• Espresso Grind and Extraction Guide

    Espresso is a concentrated coffee brewed by forcing hot water through finely-ground coffee. Achieving the perfect shot involves precision in both grind size and extraction time.

    Steps

    1. Grind Size

    Consistency: Use a burr grinder for a uniform grind. Aim for a fine consistency, similar to table salt or powdered sugar. This allows for optimal extraction and prevents clogging.

    Adjustment: Start with a grind size that feels fine but not too powdery. If the shot takes too long to extract (over 30 seconds), try a coarser grind. If it flows too quickly (under 25 seconds), grind finer.

    2. Dosage

    Coffee Amount: A standard double shot typically requires 18-20 grams of coffee.

    Tamping: Distribute the coffee evenly in the portafilter, then tamp firmly to create a level surface.

     

  • 3. Water Temperature

     deal Range: Aim for a brewing temperature of 90°C to 96°C. Water that’s too hot can scorch the coffee, while water that’s too cold can under-extract it.

     4. Extraction Time

     Timing: A well-extracted espresso shot should take about 25-33 seconds.

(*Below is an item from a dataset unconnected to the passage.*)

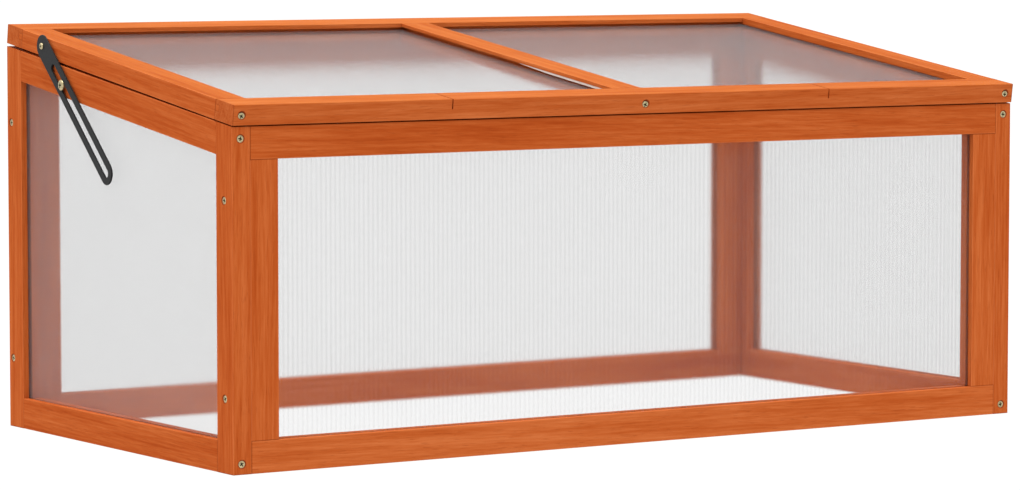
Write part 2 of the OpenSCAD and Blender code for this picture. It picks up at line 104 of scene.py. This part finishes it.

This includes the time from when you start the pump to when the shot is complete.

    Signs of Good Extraction:

    Crema: A rich, golden crema on top indicates good extraction.

    Flow: The shot should flow smoothly and have a consistency similar to warm honey.

    5. Tuning Your Espresso

     Taste Testing: After pulling your shot, taste and evaluate. If it’s too bitter, consider adjusting the grind to be coarser. If it’s sour or weak, try a finer grind or increase the extraction time. 

     

     

  • Adjustments: Keep a log of your grind settings, dosage, and extraction times to help you replicate or refine your shots over time.

    6. Cleaning and Maintenance

     Regular Cleaning: Keep your equipment clean, including the portafilter, group head, and grinder. Residual coffee oils can affect flavour.

    7. Conclusion

     Perfecting your espresso grind and extraction takes practice and patience. By understanding the variables involved—grind size, dosage, water temperature, and extraction time—you can consistently brew rich, flavourful espresso shots that highlight the nuances of your coffee. Enjoy the journey of experimentation!

  • Pour Over

    Equipment Needed:
    - Pour over dripper (e.g., V60 or Chemex)
    - Filter
    - Kettle (preferably a gooseneck for precision)
    - Scale
    - Coffee grinder
    Steps:
    1. Measure Coffee: Use a ratio of 1:15 (coffee to water). For example, 20g of coffee for
    300g of water.
    2. Grind Coffee: Grind to a medium-fine consistency, similar to table salt.
    3. Prepare Filter: Place the filter in the dripper and rinse with hot water to eliminate paper
    taste and preheat the dripper.
    4. Add Coffee: Place ground coffee in the filter, levelling it out for even extraction.
    5. Bloom: Pour a small amount of hot water (about double the weight of coffee) over the
    grounds and let it sit for 30 seconds.
    6. Brew: Slowly pour the remaining water in a circular motion, avoiding the edges. Aim to
    finish pouring by 2.5-3 minutes.
    7. Enjoy: Let it drip, remove the dripper, and enjoy your freshly brewed coffee!

  • French Press.

    Equipment Needed:
    - French press
    - Scale
    - Coffee grinder
    - Kettle
    Steps:
    1. Measure Coffee: Use a ratio of 1:12 (coffee to water). For example, 30g of coffee for
    360g of water.
    2. Grind Coffee: Grind to a coarse consistency, similar to breadcrumbs.
    3. Heat Water: Bring water to just off boiling (about 200°F or 93°C).
    4. Add Coffee: Place ground coffee in the French press.
    5. Add Water: Pour hot water over the grounds, making sure all coffee is saturated. Stir
    gently.
    6. Steep: Place the lid on and let it steep for 4 minutes.
    7. Press and Pour: Slowly press down the plunger and pour into your cup. Enjoy!

  • Aeropress

    Equipment Needed:
    - Aeropress
    - Filters
    - Scale
    - Kettle
    - Stirring stick
    Steps:
    1. Measure Coffee: Use a ratio of 1:15 (coffee to water). For example, 15g of coffee for 225g of
    water.
    2. Grind Coffee: Grind to a medium-fine consistency.
    3. Heat Water: Bring water to about 200°F (93°C).
    4. Prepare Aeropress: Place a filter in the cap and rinse it with hot water.
    5. Add Coffee: Place coffee grounds in the Aeropress and pour hot water over them.
    6. Stir: Stir gently to ensure even saturation.
    7. Brew: Place the plunger on top and let it steep for 1-2 minutes.
    8. Press: Slowly press down the plunger to extract your coffee. Enjoy!